(Exercise instructions)
Reproduce each line from the first in the data through the line that contains "hood, and a" exactly; give nothing else.

(Information provided)

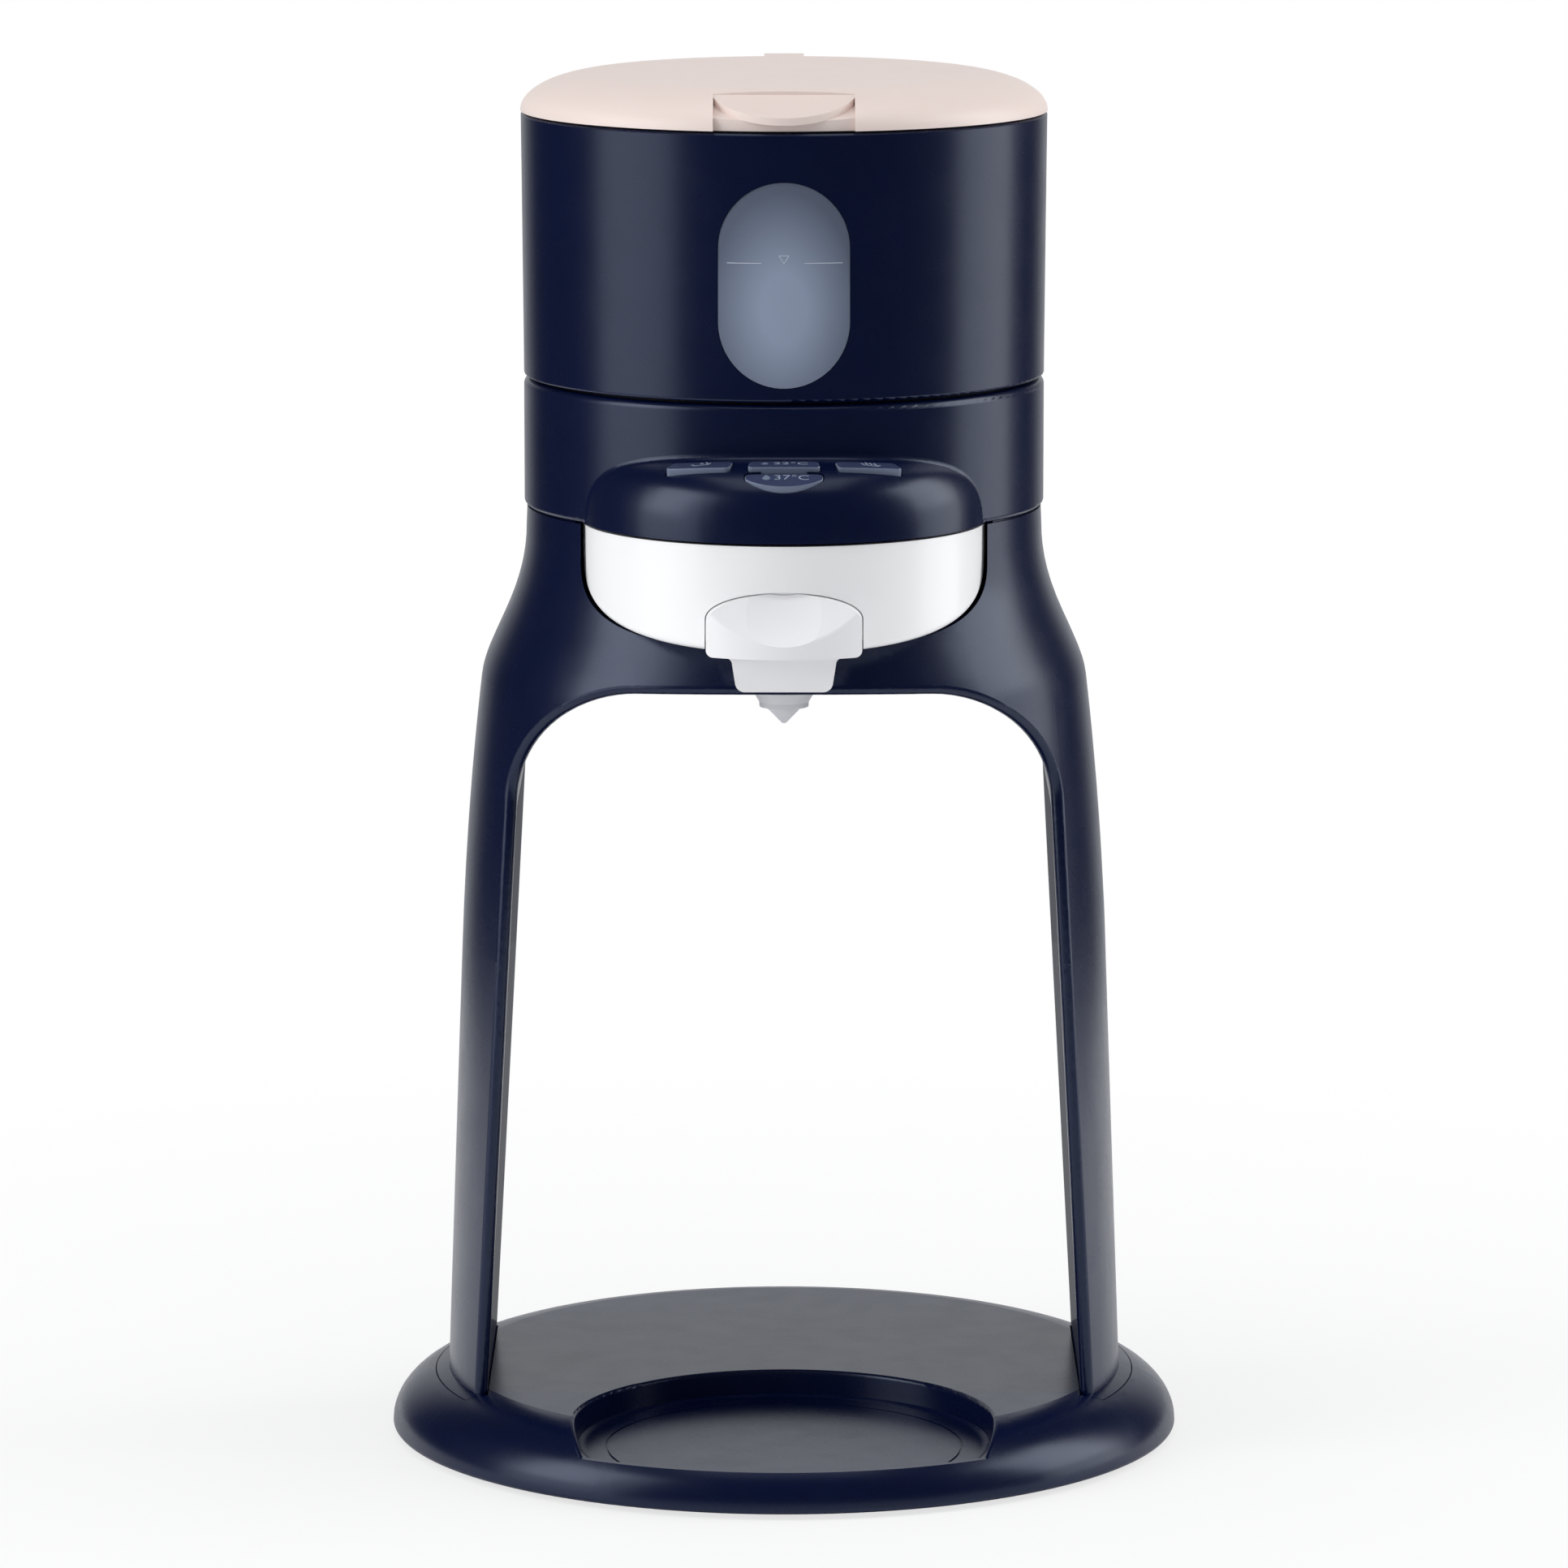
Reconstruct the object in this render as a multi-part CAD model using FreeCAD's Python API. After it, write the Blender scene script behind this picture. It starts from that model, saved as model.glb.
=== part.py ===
"""Countertop baby formula maker.

A round base carries two legs, moulded in one with the yoke that joins them at the top.
The yoke holds a powder drawer, the head above it holds the heater, pump, controls and
hood, and a lift-off water tank with a hinged lid stands on the head.

Frame: +X right, +Y back, +Z up, in millimetres. The origin is under the middle of the
base, on the surface that the rubber feet stand on.
"""
import FreeCAD, Part
import math
import os

# ---- driving sizes ----------------------------------------------------------------
BASE_R = 92.7            # widest radius of the base's rim
RING_R = 60.5            # outer radius of the head and of the tank's foot
DRAWER_R = 46.4          # plan radius of the powder bowl; the hood over it follows

# ---- base -------------------------------------------------------------------------
BASE_FOOT_R = BASE_R - 2.5         # radius of the rim's bottom edge
BASE_PLATE_R = BASE_R - 17.2       # edge of the flat top plate
BASE_PLATE_Z = 15.7      # height of the flat top plate
BASE_WIDEST_Z = 2.2      # height at which the rim is widest
RIM_CREASE = 1.7         # how far inside the plate's edge the rim's ellipse is centred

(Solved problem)
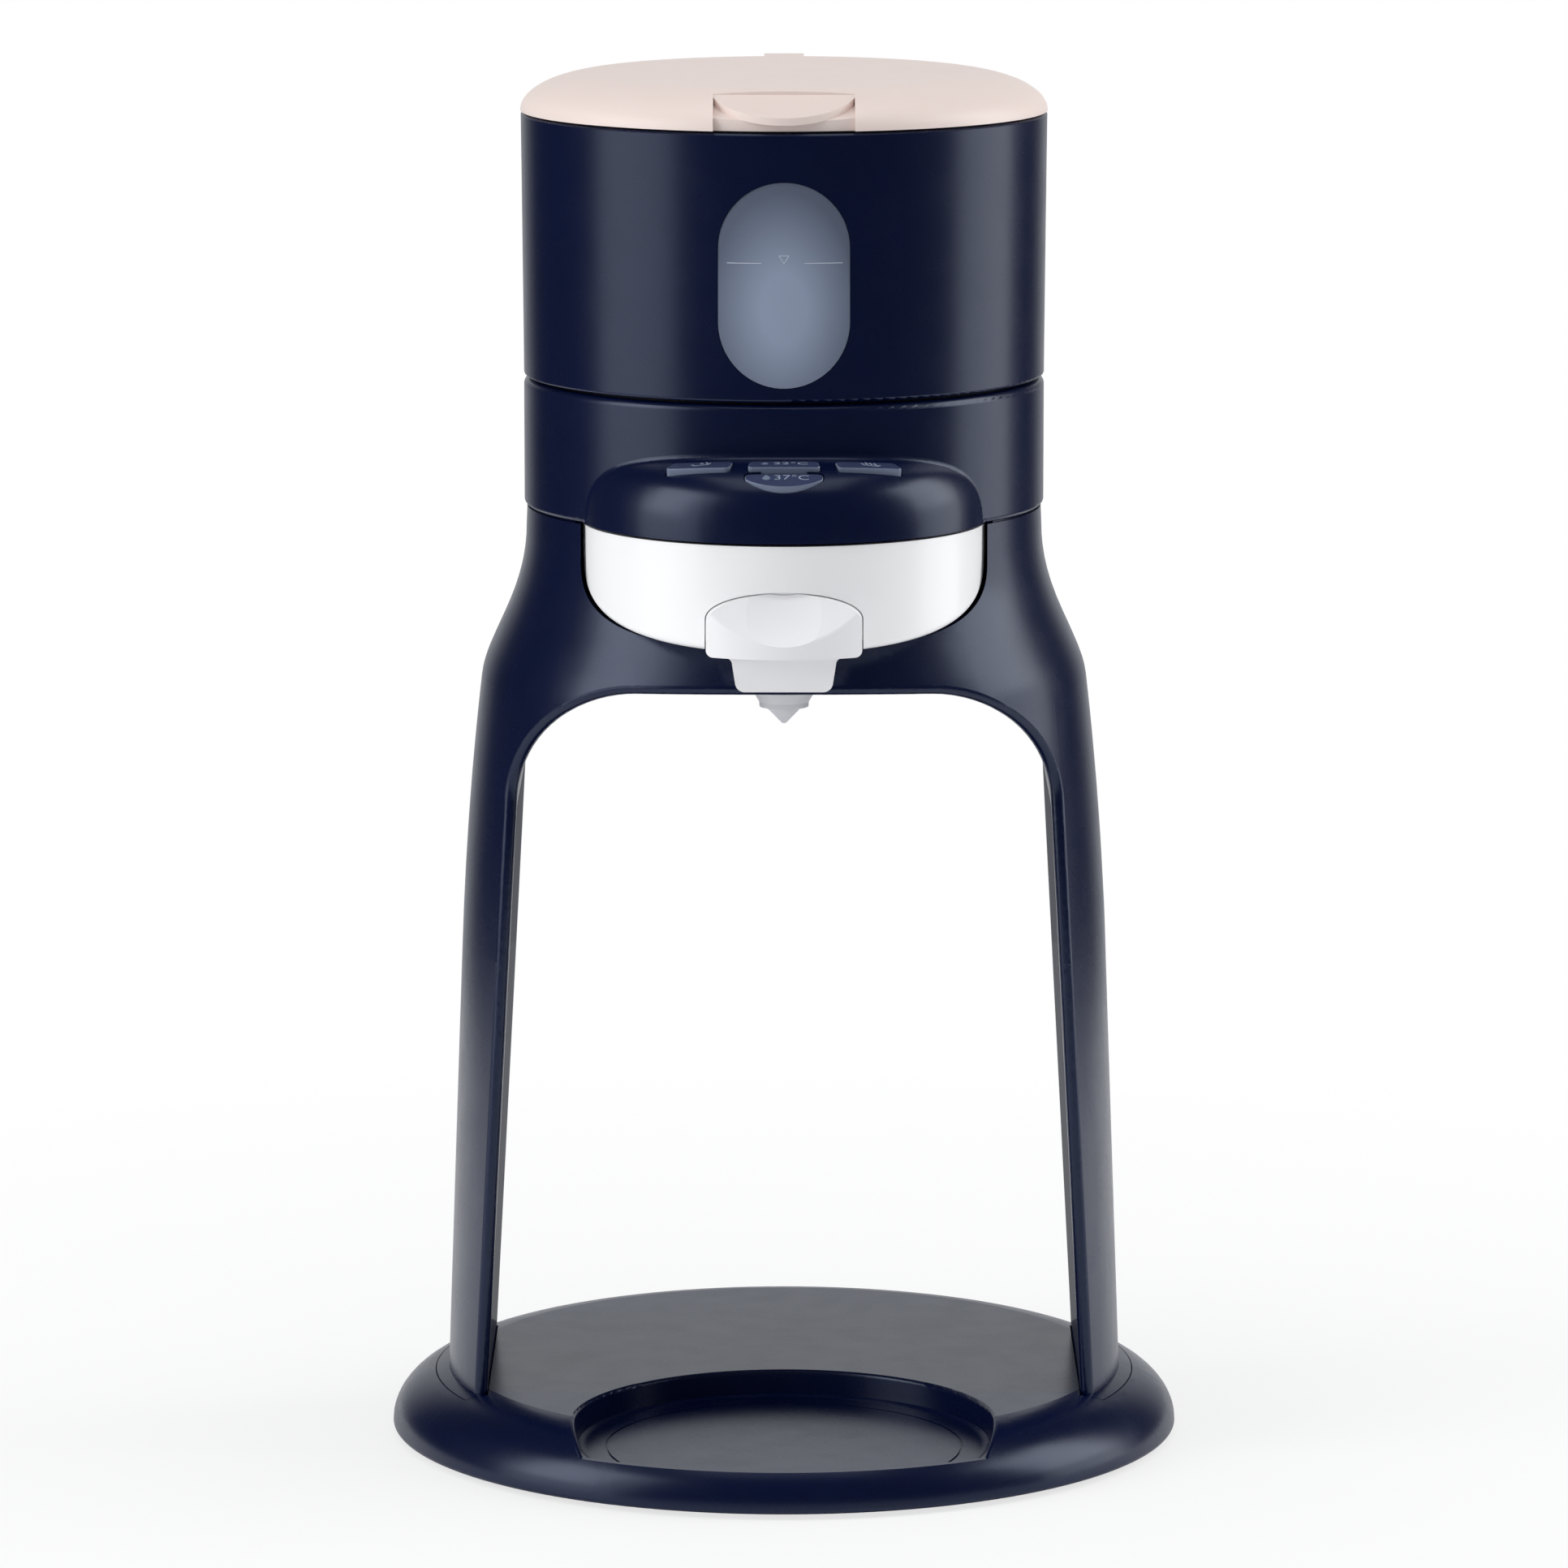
Reconstruct the object in this render as a multi-part CAD model using FreeCAD's Python API. After it, write the Blender scene script behind this picture. It starts from that model, saved as model.glb.
=== part.py ===
"""Countertop baby formula maker.

A round base carries two legs, moulded in one with the yoke that joins them at the top.
The yoke holds a powder drawer, the head above it holds the heater, pump, controls and
hood, and a lift-off water tank with a hinged lid stands on the head.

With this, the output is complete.